## Directions
Print the line that contains "Recreate this object" and every line after it through the last line of the records below, exactly as written and nothing else.

Modeling code records
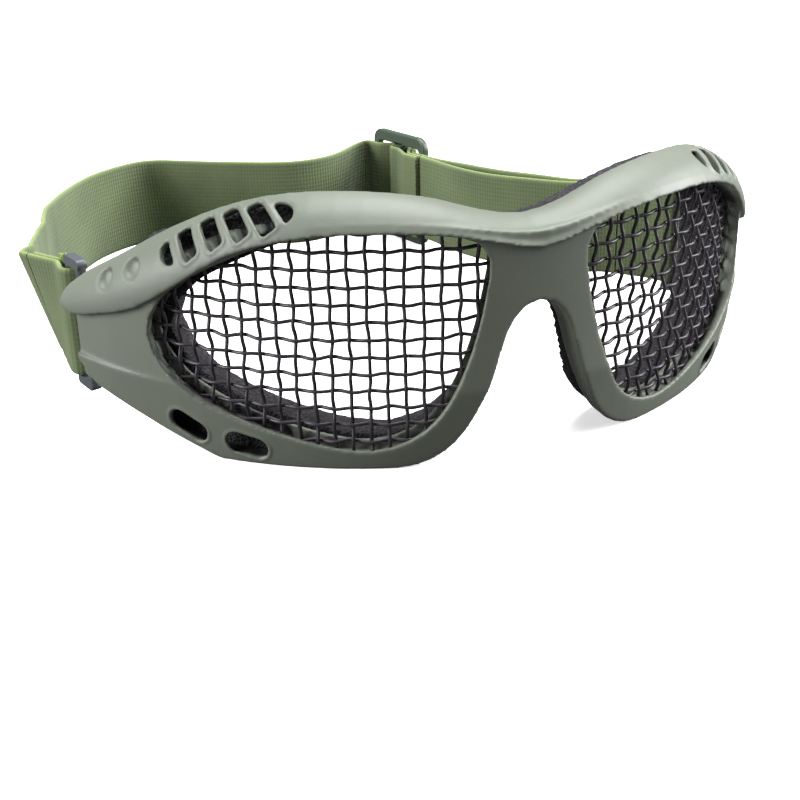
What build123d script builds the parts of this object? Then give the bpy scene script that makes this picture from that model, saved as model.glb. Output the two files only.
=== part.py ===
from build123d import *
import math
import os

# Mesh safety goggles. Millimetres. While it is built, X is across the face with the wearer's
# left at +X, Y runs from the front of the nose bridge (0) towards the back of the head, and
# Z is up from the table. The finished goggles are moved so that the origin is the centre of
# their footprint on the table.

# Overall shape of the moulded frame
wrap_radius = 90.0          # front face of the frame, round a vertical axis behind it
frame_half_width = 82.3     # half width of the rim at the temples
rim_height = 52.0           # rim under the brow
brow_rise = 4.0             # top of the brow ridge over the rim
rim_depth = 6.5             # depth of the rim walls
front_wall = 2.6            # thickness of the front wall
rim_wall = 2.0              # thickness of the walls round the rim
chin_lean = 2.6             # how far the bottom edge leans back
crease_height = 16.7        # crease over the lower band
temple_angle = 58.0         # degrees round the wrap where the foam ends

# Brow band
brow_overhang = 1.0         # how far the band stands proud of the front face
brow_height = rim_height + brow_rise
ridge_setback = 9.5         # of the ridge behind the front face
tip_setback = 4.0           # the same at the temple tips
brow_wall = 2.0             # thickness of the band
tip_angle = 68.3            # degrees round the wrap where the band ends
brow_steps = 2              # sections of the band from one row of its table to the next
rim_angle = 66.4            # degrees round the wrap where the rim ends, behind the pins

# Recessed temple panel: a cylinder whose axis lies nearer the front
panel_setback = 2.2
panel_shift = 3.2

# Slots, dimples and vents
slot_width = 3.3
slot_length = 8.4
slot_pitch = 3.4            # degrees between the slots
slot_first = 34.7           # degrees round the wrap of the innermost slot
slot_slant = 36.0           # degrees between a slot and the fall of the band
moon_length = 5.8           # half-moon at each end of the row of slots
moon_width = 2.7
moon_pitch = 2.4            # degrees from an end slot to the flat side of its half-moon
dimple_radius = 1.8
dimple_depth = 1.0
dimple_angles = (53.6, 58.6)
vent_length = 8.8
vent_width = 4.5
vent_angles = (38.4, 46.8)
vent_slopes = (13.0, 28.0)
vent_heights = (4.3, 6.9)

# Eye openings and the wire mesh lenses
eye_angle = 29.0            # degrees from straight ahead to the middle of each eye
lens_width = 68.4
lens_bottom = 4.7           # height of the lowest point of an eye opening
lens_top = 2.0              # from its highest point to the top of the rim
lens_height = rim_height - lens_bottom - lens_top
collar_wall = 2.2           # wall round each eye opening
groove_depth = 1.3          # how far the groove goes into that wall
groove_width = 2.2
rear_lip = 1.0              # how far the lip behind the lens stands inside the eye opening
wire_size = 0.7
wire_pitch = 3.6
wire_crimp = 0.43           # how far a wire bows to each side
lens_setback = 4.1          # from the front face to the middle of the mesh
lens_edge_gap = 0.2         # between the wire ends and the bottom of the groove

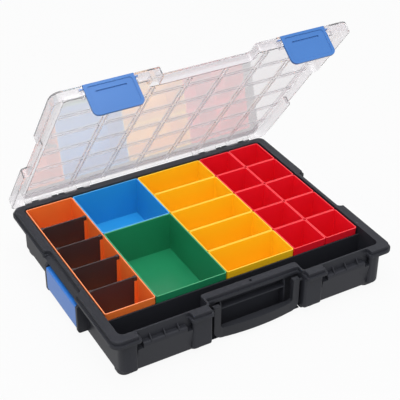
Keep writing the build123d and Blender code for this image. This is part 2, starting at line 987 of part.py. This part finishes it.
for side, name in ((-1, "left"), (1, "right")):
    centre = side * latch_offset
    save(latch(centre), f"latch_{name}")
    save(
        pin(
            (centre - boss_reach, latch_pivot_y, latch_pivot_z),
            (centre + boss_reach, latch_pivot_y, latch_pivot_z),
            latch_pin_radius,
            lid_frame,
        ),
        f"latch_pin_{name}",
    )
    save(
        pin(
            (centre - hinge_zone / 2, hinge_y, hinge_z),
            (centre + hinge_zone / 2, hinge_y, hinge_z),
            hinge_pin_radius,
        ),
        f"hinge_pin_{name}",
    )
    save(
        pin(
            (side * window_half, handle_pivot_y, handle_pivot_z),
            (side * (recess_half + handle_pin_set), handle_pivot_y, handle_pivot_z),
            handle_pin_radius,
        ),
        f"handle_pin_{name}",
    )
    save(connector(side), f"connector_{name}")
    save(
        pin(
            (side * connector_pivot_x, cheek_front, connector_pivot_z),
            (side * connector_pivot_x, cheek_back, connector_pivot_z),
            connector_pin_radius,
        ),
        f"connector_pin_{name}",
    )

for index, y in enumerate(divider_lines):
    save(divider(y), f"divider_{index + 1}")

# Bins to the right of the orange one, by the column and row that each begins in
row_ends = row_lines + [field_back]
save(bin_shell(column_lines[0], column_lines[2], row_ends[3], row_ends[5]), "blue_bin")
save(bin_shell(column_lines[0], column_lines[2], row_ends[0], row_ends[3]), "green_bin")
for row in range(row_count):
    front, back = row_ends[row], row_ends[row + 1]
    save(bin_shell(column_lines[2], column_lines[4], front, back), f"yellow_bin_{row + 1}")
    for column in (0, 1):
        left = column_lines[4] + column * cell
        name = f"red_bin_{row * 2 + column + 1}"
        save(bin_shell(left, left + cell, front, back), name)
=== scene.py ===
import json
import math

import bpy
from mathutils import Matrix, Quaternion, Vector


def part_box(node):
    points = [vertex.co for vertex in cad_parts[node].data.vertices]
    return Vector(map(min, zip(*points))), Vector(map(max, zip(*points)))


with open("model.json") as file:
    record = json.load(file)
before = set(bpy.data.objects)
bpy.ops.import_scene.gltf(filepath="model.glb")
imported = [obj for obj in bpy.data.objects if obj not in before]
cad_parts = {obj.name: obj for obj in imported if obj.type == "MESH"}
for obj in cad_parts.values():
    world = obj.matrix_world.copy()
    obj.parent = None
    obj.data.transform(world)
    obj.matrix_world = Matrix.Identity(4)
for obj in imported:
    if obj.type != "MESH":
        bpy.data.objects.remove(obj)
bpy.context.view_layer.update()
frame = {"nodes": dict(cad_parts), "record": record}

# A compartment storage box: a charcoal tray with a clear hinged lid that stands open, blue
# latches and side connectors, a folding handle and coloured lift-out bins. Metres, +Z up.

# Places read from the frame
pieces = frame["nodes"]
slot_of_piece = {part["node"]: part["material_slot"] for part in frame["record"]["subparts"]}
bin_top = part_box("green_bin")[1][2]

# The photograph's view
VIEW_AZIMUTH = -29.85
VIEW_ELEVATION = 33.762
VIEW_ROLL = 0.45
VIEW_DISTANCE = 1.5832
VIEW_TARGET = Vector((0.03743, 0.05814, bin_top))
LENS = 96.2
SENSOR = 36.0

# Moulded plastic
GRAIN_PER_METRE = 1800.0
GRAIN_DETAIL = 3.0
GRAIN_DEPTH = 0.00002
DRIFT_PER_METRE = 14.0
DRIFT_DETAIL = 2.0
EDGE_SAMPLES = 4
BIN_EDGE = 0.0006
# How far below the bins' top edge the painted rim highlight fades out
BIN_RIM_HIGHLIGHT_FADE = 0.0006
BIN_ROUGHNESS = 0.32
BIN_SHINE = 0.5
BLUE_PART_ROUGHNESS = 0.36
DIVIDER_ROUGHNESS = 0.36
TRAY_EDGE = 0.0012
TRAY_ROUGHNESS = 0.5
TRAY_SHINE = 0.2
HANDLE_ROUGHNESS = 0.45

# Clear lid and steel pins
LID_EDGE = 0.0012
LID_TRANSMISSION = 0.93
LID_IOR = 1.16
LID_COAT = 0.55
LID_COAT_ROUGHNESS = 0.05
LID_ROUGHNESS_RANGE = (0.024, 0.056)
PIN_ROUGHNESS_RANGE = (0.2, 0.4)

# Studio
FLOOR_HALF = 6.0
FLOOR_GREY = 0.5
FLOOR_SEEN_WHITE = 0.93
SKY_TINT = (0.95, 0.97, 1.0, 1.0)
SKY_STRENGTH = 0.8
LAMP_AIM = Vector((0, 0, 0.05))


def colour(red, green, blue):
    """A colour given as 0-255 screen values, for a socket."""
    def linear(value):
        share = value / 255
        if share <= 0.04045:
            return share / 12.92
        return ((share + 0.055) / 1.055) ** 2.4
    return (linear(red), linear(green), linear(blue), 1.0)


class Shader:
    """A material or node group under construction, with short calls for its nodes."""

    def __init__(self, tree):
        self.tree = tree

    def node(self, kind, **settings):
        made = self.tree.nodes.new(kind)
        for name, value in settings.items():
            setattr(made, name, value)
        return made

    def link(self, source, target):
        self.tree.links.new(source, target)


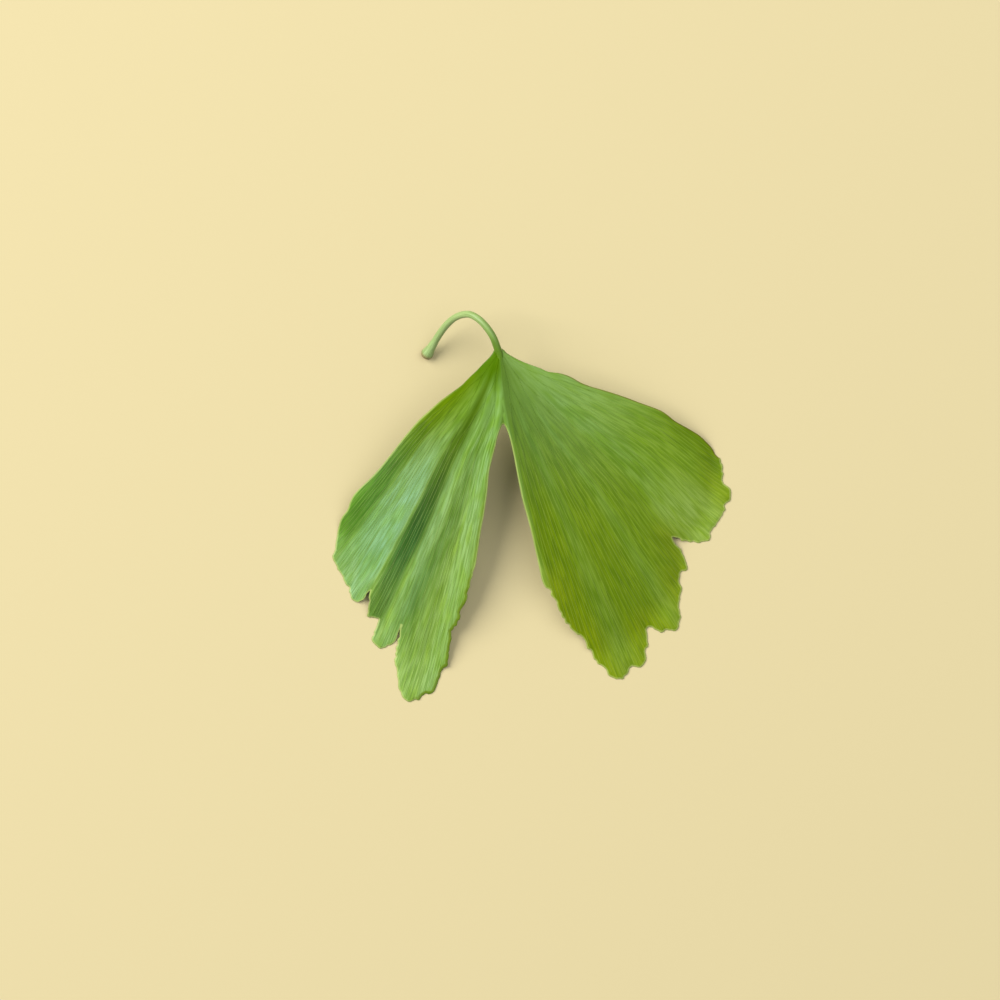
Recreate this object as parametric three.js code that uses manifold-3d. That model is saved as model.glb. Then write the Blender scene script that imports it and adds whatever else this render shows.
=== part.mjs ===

## Worked solution
Recreate this object as parametric three.js code that uses manifold-3d. That model is saved as model.glb. Then write the Blender scene script that imports it and adds whatever else this render shows.
=== part.mjs ===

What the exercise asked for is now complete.